▶ **Data segment**:
>> start

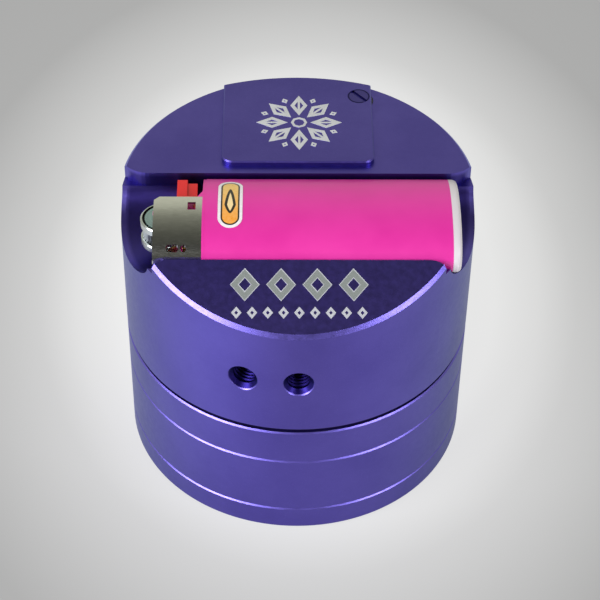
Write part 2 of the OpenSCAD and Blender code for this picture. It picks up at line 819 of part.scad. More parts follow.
module lighter_hood() {
    out_a = lighter_a - hood_inset;
    out_b = lighter_b - hood_inset;
    window = [1.5, 2];
    window_in = [1.2, 1.6];
    vent_y = slot_y - 0.85 * lighter_a;
    vent_x = flange_x - 3.3;
    vent_land = 0.35;
    outer_vent_x = vent_x - 2 * vent_r - vent_land;
    color(steel)
        difference() {
            oval_bar(hood_x, flange_x, out_a, out_b);
            oval_bar(hood_x - over, flange_x + over, out_a - hood_t, out_b - hood_t);
            translate([hood_x - over, hood_y, slot_z - lighter_t])
                cube([hood_l + 2 * over, lighter_w, 2 * lighter_t]);
            translate([hood_x, hood_y, slot_z - lighter_t])
                rotate([0, 0, 45])
                    translate([-hood_corner / 2, -hood_corner / 2, 0])
                        cube([hood_corner, hood_corner, 2 * lighter_t]);
            translate([flange_x - window_in[0] - window[0], hood_y - window_in[1] - window[1], slot_z])
                cube([window[0], window[1], lighter_t]);
            for (x = [vent_x, outer_vent_x, outer_vent_x - vent_l])
                translate([x, vent_y, slot_z])
                    cylinder(h = lighter_t, r = vent_r);
            translate([outer_vent_x - vent_l, vent_y - vent_r, slot_z])
                cube([vent_l, 2 * vent_r, lighter_t]);
        }
}

module lighter_fork() {
    notch = jet_r + notch_gap;
    color([0.85, 0.08, 0.1]) {
        intersection() {
            translate([pad_x0, pad_y0, slot_z - arm_z])
                cube([pad_t, pad_y1 - pad_y0, 2 * arm_z]);
            oval_bar(pad_x0 - over, pad_x1 + over, lighter_a - pad_inset, lighter_b - pad_inset);
        }
        translate([pad_x1 - eps, pad_y0, slot_z - web_h / 2])
            cube([pad_out - web_gap + eps, pad_y1 - web_in - pad_y0, web_h]);
        for (side = [-1, 1])
            translate([0, 0, slot_z + side * (arm_z - arm_w / 2) - arm_w / 2])
                linear_extrude(arm_w)
                    polygon([
                        [arm_x0, fork_tip_y], [arm_x0 + arm_t, fork_tip_y],
                        [arm_x0 + arm_t, pad_y0 + arm_root], [pad_x1 - eps, pad_y0 + arm_root],
                        [pad_x1 - eps, pad_y0], [arm_x0, fork_y]]);
        difference() {
            translate([arm_x0, fork_tip_y, slot_z - arm_z])
                cube([arm_t, arm_root, 2 * arm_z]);
            translate([arm_x0 - over, fork_tip_y - over, slot_z - notch])
                cube([arm_t + 2 * over, arm_root + 2 * over, 2 * notch]);
        }
        for (side = [-1, 1])
            translate([fork_x, fork_y, slot_z + side * (arm_z + ear_t / 2)])
                cylinder(h = ear_t + 2 * arm_gap, r = trunnion_r, center = true);
    }
}

module lighter_jet() {
    bore_r = 0.4;
    color([0.78, 0.6, 0.25])
        difference() {
            union() {
                bar_x(flange_x - jet_l, tank_x0 + plug_l, jet_y, jet_r);
                bar_x(jet_collar_x, jet_collar_x + jet_collar_t, jet_y, jet_collar_r);
            }
            bar_x(flange_x - jet_l - over, tank_x0, jet_y, bore_r);
        }
}

module toothed_plan(tip_r, tooth, teeth) {
    polygon([for (i = [0:2 * teeth - 1])
        let (r = i % 2 == 0 ? tip_r : tip_r - tooth, a = i * 180 / teeth)
        [r * cos(a), r * sin(a)]]);
}

module lighter_spark_wheel() {
    color([0.25, 0.25, 0.27])
        translate([wheel_x, wheel_y, slot_z - spark_t / 2])
            difference() {
                linear_extrude(spark_t)
                    toothed_plan(spark_r, spark_tooth, spark_teeth);
                translate([0, 0, -over])
                    cylinder(h = spark_t + 2 * over, r = axle_r + seat_gap);
            }
}

// Thumb wheel with its outer face up: smooth rim, recess and serrated hub.
module thumb_wheel() {
    rim_r = thumb_r - thumb_rim;
    hub_tooth = 0.2;
    hub_teeth = 40;
    hub_drop = 0.1;
    difference() {
        union() {
            rotate_extrude()
                polygon([
                    [0, 0], [thumb_r - thumb_bevel, 0], [thumb_r, thumb_bevel],
                    [thumb_r, thumb_t - thumb_bevel], [thumb_r - thumb_bevel, thumb_t],
                    [rim_r, thumb_t], [rim_r, thumb_t - thumb_recess], [0, thumb_t - thumb_recess]]);
            linear_extrude(thumb_t - hub_drop)
                toothed_plan(hub_r, hub_tooth, hub_teeth);
        }
        translate([0, 0, -over])
            cylinder(h = thumb_t + 2 * over, r = axle_r + seat_gap);
    }
}

module lighter_thumb_wheels() {
    color(steel)
        translate([wheel_x, wheel_y, slot_z])
            for (turn = [0, 180])
                rotate([turn, 0, 0])
                    translate([0, 0, spark_t / 2])
                        thumb_wheel();
}

module lighter_axle() {
    color(steel)
        translate([wheel_x, wheel_y, slot_z])
            cylinder(h = ear_span, r = axle_r, center = true);
}

module lighter_flint() {
    color([0.3, 0.3, 0.3])
        bar_x(flint_x, flint_end_x, wheel_y, flint_r);
}

// Coil spring behind the flint, swept along its helix.
module lighter_flint_spring() {
    coil_r = flint_r - spring_wire_r - spring_gap;
    sides = 8;
    steps = 14;
    rings = spring_turns * steps;
    free_l = spring_l - 2 * (spring_wire_r + spring_gap);
    slant = atan(free_l / spring_turns / (2 * PI * coil_r));
    points = [for (i = [0:rings], j = [0:sides - 1])
        let (
            t = i * 360 / steps,
            b = j * 360 / sides,
            r = coil_r + spring_wire_r * cos(b),
            x = free_l * i / rings + spring_wire_r * sin(b) * cos(slant),
            s = -spring_wire_r * sin(b) * sin(slant)
        )
        [x, r * cos(t) - s * sin(t), r * sin(t) + s * cos(t)]];
    walls = [for (i = [0:rings - 1], j = [0:sides - 1], half = [0, 1])
        let (k = (j + 1) % sides, low = i * sides, high = low + sides)
        half == 0 ? [low + j, low + k, high + k] : [low + j, high + k, high + j]];
    color(steel)
        translate([flint_end_x + spring_wire_r + spring_gap, wheel_y, slot_z])
            polyhedron(points, concat(
                [[for (j = [sides - 1:-1:0]) j]], walls, [[for (j = [0:sides - 1]) rings * sides + j]]));
}

tray();
sifter_ring();
screen();
screen_clamp();
chamber();
chamber_magnet();
glide_ring();
lid_magnet();
lid();
lid_front();
lid_skirt();
tooth_plate();
swivel_cover();
pivot_screw();
pivot_washer();
lighter_tank();
lighter_base();
lighter_head();
lighter_hood();
lighter_fork();
lighter_jet();
lighter_spark_wheel();
lighter_thumb_wheels();
lighter_axle();
lighter_flint();
lighter_flint_spring();
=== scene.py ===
import math

import bpy
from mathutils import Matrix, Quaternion, Vector


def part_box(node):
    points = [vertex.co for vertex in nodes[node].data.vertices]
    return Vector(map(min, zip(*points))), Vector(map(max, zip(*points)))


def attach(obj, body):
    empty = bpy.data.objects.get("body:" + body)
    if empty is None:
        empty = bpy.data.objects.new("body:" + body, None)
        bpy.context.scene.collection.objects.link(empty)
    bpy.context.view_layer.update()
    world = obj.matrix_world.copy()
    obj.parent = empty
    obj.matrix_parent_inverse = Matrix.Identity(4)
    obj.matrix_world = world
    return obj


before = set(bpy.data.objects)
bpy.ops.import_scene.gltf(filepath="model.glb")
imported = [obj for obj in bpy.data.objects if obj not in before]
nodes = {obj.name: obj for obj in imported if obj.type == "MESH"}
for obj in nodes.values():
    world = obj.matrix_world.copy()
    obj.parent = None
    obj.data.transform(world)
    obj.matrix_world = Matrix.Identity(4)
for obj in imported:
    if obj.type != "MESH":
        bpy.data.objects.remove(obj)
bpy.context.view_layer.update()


# -------------------------------------------------------- Tray
# The lowest stage: a shallow cup turned from aluminium bar, bead blasted and dyed violet in the
# anodising bath. Its frosted skin has a fine grain, and the cut edges stay paler than the walls.

VIOLET_DYE = (0.118, 0.088, 0.455, 1)
VIOLET_EDGE = (0.18, 0.142, 0.64, 1)
# Painted shade, multiplied into the slot and the pocket, and darker into the sockets.
RECESS_PAINTED_SHADE = (0.42, 0.38, 0.52, 1)
SOCKET_PAINTED_SHADE = (0.14, 0.12, 0.28, 1)
ANODISED_TINT = (0.78, 0.92, 0.84, 1)
BLAST_DEPTH = 0.000012
WALL_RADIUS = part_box("tray")[1].x
RIM_INSET = (0.0008, 0.0009)
RIM_SLANT_FROM = (0.25, 0.45)
RIM_SLANT_TO = (0.86, 0.91)
OUTLINE_INSET = (0.00016, 0.00022)
LID_TOP = 0.060
SLOPE_ANGLE = math.radians(21.5)
SLOPE_RATE = math.tan(SLOPE_ANGLE)
SLOPE_AT_AXIS = 0.067
RECESS_INSET = (0.0008, 0.0016)
RECESS_DEPTH = (0.0003, 0.001)
RECESS_FLOOR = (0.047, 0.048)
SOCKET_HEIGHT = 0.0414
SOCKET_REACH = (0.0034, 0.0036)
SOCKET_INSET = (0.00005, 0.0002)


def add_step(tree, kind, values=None, **settings):
    """Adds one node of a finish, with its socket values or links by name or number."""
    step = tree.nodes.new(kind)
    for key, value in settings.items():
        setattr(step, key, value)
    for socket, value in (values or {}).items():
        if isinstance(value, bpy.types.NodeSocket):
            tree.links.new(value, step.inputs[socket])
        else:
            step.inputs[socket].default_value = value
    return step


def start_group(name, inputs, outputs):
    """Starts a shader node group with its named inputs and outputs."""
    group = bpy.data.node_groups.new(name, "ShaderNodeTree")
    for label, kind, value in inputs:
        group.interface.new_socket(label, in_out="INPUT", socket_type=kind).default_value = value
    for label, kind in outputs:
        group.interface.new_socket(label, in_out="OUTPUT", socket_type=kind)
    return group, group.nodes.new("NodeGroupInput"), group.nodes.new("NodeGroupOutput")


def place_group(tree, group, values=None):
    """Places a shader node group in a material with its own values."""
    return add_step(tree, "ShaderNodeGroup", values, node_tree=group)


def blend_colours(tree, factor, first, second, how="MIX"):
    """Blends two colours of a finish by a factor and returns the colour's socket."""
    return add_step(tree, "ShaderNodeMix", {0: factor, 6: first, 7: second},
                    data_type="RGBA", blend_type=how).outputs[2]


def count_with(tree, how, *values):
    """Adds one Math node and returns its value's socket."""
    return add_step(tree, "ShaderNodeMath", dict(enumerate(values)), operation=how).outputs[0]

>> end

Return every line above that contains the word "MESH".

nodes = {obj.name: obj for obj in imported if obj.type == "MESH"}
    if obj.type != "MESH":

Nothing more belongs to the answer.